Your task — Please give the listing again, word for word, with nothing left out.

Raw data —
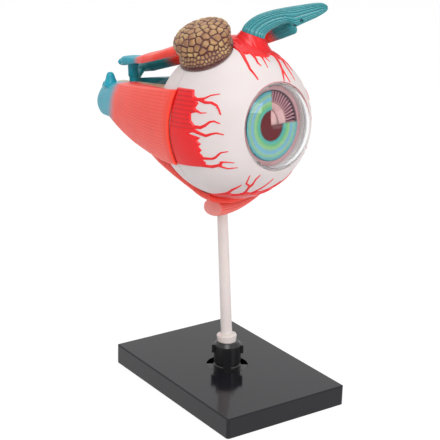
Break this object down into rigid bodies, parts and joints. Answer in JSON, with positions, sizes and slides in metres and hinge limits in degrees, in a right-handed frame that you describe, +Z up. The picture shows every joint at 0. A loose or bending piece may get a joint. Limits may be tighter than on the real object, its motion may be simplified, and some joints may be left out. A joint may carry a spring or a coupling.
{
  "type": "eye anatomy model",
  "caption": "Take-apart enlarged eyeball with its muscles, gland and optic nerve, carried on a rod that stands in a flat base plate",
  "frame": {"origin": "centre of the base plate's underside", "axes": "+Z up, the eye looks along -Y, +X is the nose side of a right eye"},
  "size_m": [0.0764, 0.1465, 0.1908],
  "materials": {
    "black_gloss": "polished black moulding",
    "black_satin": "satin black moulding",
    "rod_white": "satin off-white moulding",
    "sclera_white": "glossy white moulding",
    "tendon_red": "painted red relief",
    "choroid_red": "painted dark red",
    "retina_pink": "painted orange pink with vessels",
    "clear_body": "clear moulding",
    "lens_pink": "pinkish translucent moulding",
    "ciliary_plum": "painted radial folds",
    "iris_rings": "painted rings of blue and green",
    "cornea_clear": "clear polished dome",
    "nerve_cream": "cream moulding",
    "muscle_coral": "coral, fading to blue-green at the rear end",
    "oblique_pink": "pink striated moulding",
    "tendon_teal": "ribbed blue-green moulding",
    "gland_brown": "painted brown cobbles with dark joints"
  },
  "bodies": {
    "stand": {"base_plate": "black_gloss", "stand_socket": "black_satin"},
    "rod": {"stand_rod": "rod_white"},
    "inferior_oblique": {"inferior_oblique": "oblique_pink"},
    "globe_rear": {"sclera_rear": "sclera_white", "optic_nerve": "nerve_cream"},
    "globe_front": {"sclera_front": "sclera_white", "lateral_insertion": "tendon_red", "superior_insertion": "tendon_red", "inferior_insertion": "tendon_red", "medial_insertion": "tendon_red", "trochlea_tendon": "tendon_teal"},
    "cornea": {"cornea": "cornea_clear"},
    "iris": {"iris": "iris_rings"},
    "ciliary_body": {"ciliary_body": "ciliary_plum"},
    "lens": {"lens": "lens_pink"},
    "vitreous": {"vitreous_body": "clear_body"},
    "retina": {"retina": "retina_pink"},
    "choroid": {"choroid": "choroid_red"},
    "lateral_rectus": {"lateral_rectus": "muscle_coral"},
    "medial_rectus": {"medial_rectus": "muscle_coral"},
    "superior_rectus": {"superior_rectus": "muscle_coral"},
    "inferior_rectus": {"inferior_rectus": "muscle_coral"},
    "superior_oblique": {"superior_oblique": "muscle_coral"},
    "lacrimal_gland": {"lacrimal_gland": "gland_brown"}
  },
  "joints": [
    {"name": "rod_turn", "type": "hinge", "parent": "stand", "child": "rod", "pos_m": [0, 0, 0.014], "axis": [0, 0.1045, 0.9945], "continuous": true},
    {"name": "head_lift", "type": "slide", "parent": "rod", "child": "inferior_oblique", "axis": [0, 0.1045, 0.9945], "range_m": [0, 0.02]},
    {"name": "globe_lift", "type": "slide", "parent": "inferior_oblique", "child": "globe_rear", "axis": [0, 0.1045, 0.9945], "range_m": [0, 0.02]},
    {"name": "inferior_rectus_drop", "type": "slide", "parent": "globe_rear", "child": "inferior_rectus", "axis": [0, -0.1045, -0.9945], "range_m": [0, 0.01]},
    {"name": "lateral_rectus_pull", "type": "slide", "parent": "globe_rear", "child": "lateral_rectus", "axis": [-0.9945, -0.104, 0.0109], "range_m": [0, 0.045]},
    {"name": "medial_rectus_pull", "type": "slide", "parent": "globe_rear", "child": "medial_rectus", "axis": [0.9945, 0.104, -0.0109], "range_m": [0, 0.045]},
    {"name": "superior_rectus_lift", "type": "slide", "parent": "globe_rear", "child": "superior_rectus", "axis": [0, 0.1045, 0.9945], "range_m": [0, 0.045]},
    {"name": "superior_oblique_pull", "type": "slide", "parent": "globe_rear", "child": "superior_oblique", "axis": [0.6783, 0.1474, 0.7199], "range_m": [0, 0.04]},
    {"name": "globe_open", "type": "slide", "parent": "globe_rear", "child": "globe_front", "axis": [0.1045, -0.9891, 0.104], "range_m": [0, 0.075]},
    {"name": "choroid_out", "type": "slide", "parent": "globe_rear", "child": "choroid", "axis": [0.1045, -0.9891, 0.104], "range_m": [0, 0.012]},
    {"name": "retina_out", "type": "slide", "parent": "globe_rear", "child": "retina", "axis": [0.1045, -0.9891, 0.104], "range_m": [0, 0.0225]},
    {"name": "vitreous_out", "type": "slide", "parent": "globe_rear", "child": "vitreous", "axis": [0.1045, -0.9891, 0.104], "range_m": [0, 0.03375]},
    {"name": "lens_out", "type": "slide", "parent": "globe_rear", "child": "lens", "axis": [0.1045, -0.9891, 0.104], "range_m": [0, 0.045]},
    {"name": "cornea_pull", "type": "slide", "parent": "globe_front", "child": "cornea", "axis": [0.1045, -0.9891, 0.104], "range_m": [0, 0.045]},
    {"name": "iris_pull", "type": "slide", "parent": "globe_front", "child": "iris", "axis": [0.1045, -0.9891, 0.104], "range_m": [0, 0.03]},
    {"name": "ciliary_pull", "type": "slide", "parent": "globe_front", "child": "ciliary_body", "axis": [0.1045, -0.9891, 0.104], "range_m": [0, 0.018]},
    {"name": "gland_lift", "type": "slide", "parent": "superior_rectus", "child": "lacrimal_gland", "axis": [-0.4973, 0.0386, 0.8667], "range_m": [0, 0.0375]}
  ],
  "couplings": [
    {"joint": "inferior_rectus_drop", "follows": "globe_lift", "ratio": 0.5},
    {"joint": "choroid_out", "follows": "globe_open", "ratio": 0.16},
    {"joint": "retina_out", "follows": "globe_open", "ratio": 0.3},
    {"joint": "vitreous_out", "follows": "globe_open", "ratio": 0.45},
    {"joint": "lens_out", "follows": "globe_open", "ratio": 0.6},
    {"joint": "gland_lift", "follows": "globe_open", "ratio": 0.5},
    {"joint": "iris_pull", "follows": "cornea_pull", "ratio": 0.65},
    {"joint": "ciliary_pull", "follows": "cornea_pull", "ratio": 0.4}
  ]
}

Expected answer —
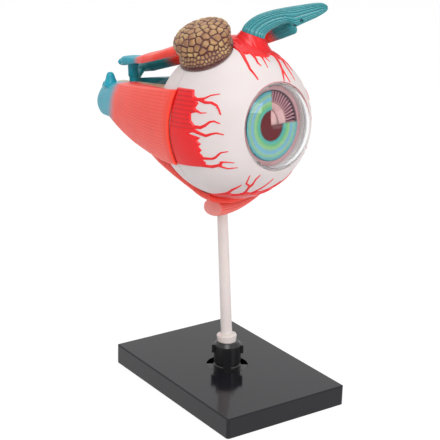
Break this object down into rigid bodies, parts and joints. Answer in JSON, with positions, sizes and slides in metres and hinge limits in degrees, in a right-handed frame that you describe, +Z up. The picture shows every joint at 0. A loose or bending piece may get a joint. Limits may be tighter than on the real object, its motion may be simplified, and some joints may be left out. A joint may carry a spring or a coupling.
{
  "type": "eye anatomy model",
  "caption": "Take-apart enlarged eyeball with its muscles, gland and optic nerve, carried on a rod that stands in a flat base plate",
  "frame": {"origin": "centre of the base plate's underside", "axes": "+Z up, the eye looks along -Y, +X is the nose side of a right eye"},
  "size_m": [0.0764, 0.1465, 0.1908],
  "materials": {
    "black_gloss": "polished black moulding",
    "black_satin": "satin black moulding",
    "rod_white": "satin off-white moulding",
    "sclera_white": "glossy white moulding",
    "tendon_red": "painted red relief",
    "choroid_red": "painted dark red",
    "retina_pink": "painted orange pink with vessels",
    "clear_body": "clear moulding",
    "lens_pink": "pinkish translucent moulding",
    "ciliary_plum": "painted radial folds",
    "iris_rings": "painted rings of blue and green",
    "cornea_clear": "clear polished dome",
    "nerve_cream": "cream moulding",
    "muscle_coral": "coral, fading to blue-green at the rear end",
    "oblique_pink": "pink striated moulding",
    "tendon_teal": "ribbed blue-green moulding",
    "gland_brown": "painted brown cobbles with dark joints"
  },
  "bodies": {
    "stand": {"base_plate": "black_gloss", "stand_socket": "black_satin"},
    "rod": {"stand_rod": "rod_white"},
    "inferior_oblique": {"inferior_oblique": "oblique_pink"},
    "globe_rear": {"sclera_rear": "sclera_white", "optic_nerve": "nerve_cream"},
    "globe_front": {"sclera_front": "sclera_white", "lateral_insertion": "tendon_red", "superior_insertion": "tendon_red", "inferior_insertion": "tendon_red", "medial_insertion": "tendon_red", "trochlea_tendon": "tendon_teal"},
    "cornea": {"cornea": "cornea_clear"},
    "iris": {"iris": "iris_rings"},
    "ciliary_body": {"ciliary_body": "ciliary_plum"},
    "lens": {"lens": "lens_pink"},
    "vitreous": {"vitreous_body": "clear_body"},
    "retina": {"retina": "retina_pink"},
    "choroid": {"choroid": "choroid_red"},
    "lateral_rectus": {"lateral_rectus": "muscle_coral"},
    "medial_rectus": {"medial_rectus": "muscle_coral"},
    "superior_rectus": {"superior_rectus": "muscle_coral"},
    "inferior_rectus": {"inferior_rectus": "muscle_coral"},
    "superior_oblique": {"superior_oblique": "muscle_coral"},
    "lacrimal_gland": {"lacrimal_gland": "gland_brown"}
  },
  "joints": [
    {"name": "rod_turn", "type": "hinge", "parent": "stand", "child": "rod", "pos_m": [0, 0, 0.014], "axis": [0, 0.1045, 0.9945], "continuous": true},
    {"name": "head_lift", "type": "slide", "parent": "rod", "child": "inferior_oblique", "axis": [0, 0.1045, 0.9945], "range_m": [0, 0.02]},
    {"name": "globe_lift", "type": "slide", "parent": "inferior_oblique", "child": "globe_rear", "axis": [0, 0.1045, 0.9945], "range_m": [0, 0.02]},
    {"name": "inferior_rectus_drop", "type": "slide", "parent": "globe_rear", "child": "inferior_rectus", "axis": [0, -0.1045, -0.9945], "range_m": [0, 0.01]},
    {"name": "lateral_rectus_pull", "type": "slide", "parent": "globe_rear", "child": "lateral_rectus", "axis": [-0.9945, -0.104, 0.0109], "range_m": [0, 0.045]},
    {"name": "medial_rectus_pull", "type": "slide", "parent": "globe_rear", "child": "medial_rectus", "axis": [0.9945, 0.104, -0.0109], "range_m": [0, 0.045]},
    {"name": "superior_rectus_lift", "type": "slide", "parent": "globe_rear", "child": "superior_rectus", "axis": [0, 0.1045, 0.9945], "range_m": [0, 0.045]},
    {"name": "superior_oblique_pull", "type": "slide", "parent": "globe_rear", "child": "superior_oblique", "axis": [0.6783, 0.1474, 0.7199], "range_m": [0, 0.04]},
    {"name": "globe_open", "type": "slide", "parent": "globe_rear", "child": "globe_front", "axis": [0.1045, -0.9891, 0.104], "range_m": [0, 0.075]},
    {"name": "choroid_out", "type": "slide", "parent": "globe_rear", "child": "choroid", "axis": [0.1045, -0.9891, 0.104], "range_m": [0, 0.012]},
    {"name": "retina_out", "type": "slide", "parent": "globe_rear", "child": "retina", "axis": [0.1045, -0.9891, 0.104], "range_m": [0, 0.0225]},
    {"name": "vitreous_out", "type": "slide", "parent": "globe_rear", "child": "vitreous", "axis": [0.1045, -0.9891, 0.104], "range_m": [0, 0.03375]},
    {"name": "lens_out", "type": "slide", "parent": "globe_rear", "child": "lens", "axis": [0.1045, -0.9891, 0.104], "range_m": [0, 0.045]},
    {"name": "cornea_pull", "type": "slide", "parent": "globe_front", "child": "cornea", "axis": [0.1045, -0.9891, 0.104], "range_m": [0, 0.045]},
    {"name": "iris_pull", "type": "slide", "parent": "globe_front", "child": "iris", "axis": [0.1045, -0.9891, 0.104], "range_m": [0, 0.03]},
    {"name": "ciliary_pull", "type": "slide", "parent": "globe_front", "child": "ciliary_body", "axis": [0.1045, -0.9891, 0.104], "range_m": [0, 0.018]},
    {"name": "gland_lift", "type": "slide", "parent": "superior_rectus", "child": "lacrimal_gland", "axis": [-0.4973, 0.0386, 0.8667], "range_m": [0, 0.0375]}
  ],
  "couplings": [
    {"joint": "inferior_rectus_drop", "follows": "globe_lift", "ratio": 0.5},
    {"joint": "choroid_out", "follows": "globe_open", "ratio": 0.16},
    {"joint": "retina_out", "follows": "globe_open", "ratio": 0.3},
    {"joint": "vitreous_out", "follows": "globe_open", "ratio": 0.45},
    {"joint": "lens_out", "follows": "globe_open", "ratio": 0.6},
    {"joint": "gland_lift", "follows": "globe_open", "ratio": 0.5},
    {"joint": "iris_pull", "follows": "cornea_pull", "ratio": 0.65},
    {"joint": "ciliary_pull", "follows": "cornea_pull", "ratio": 0.4}
  ]
}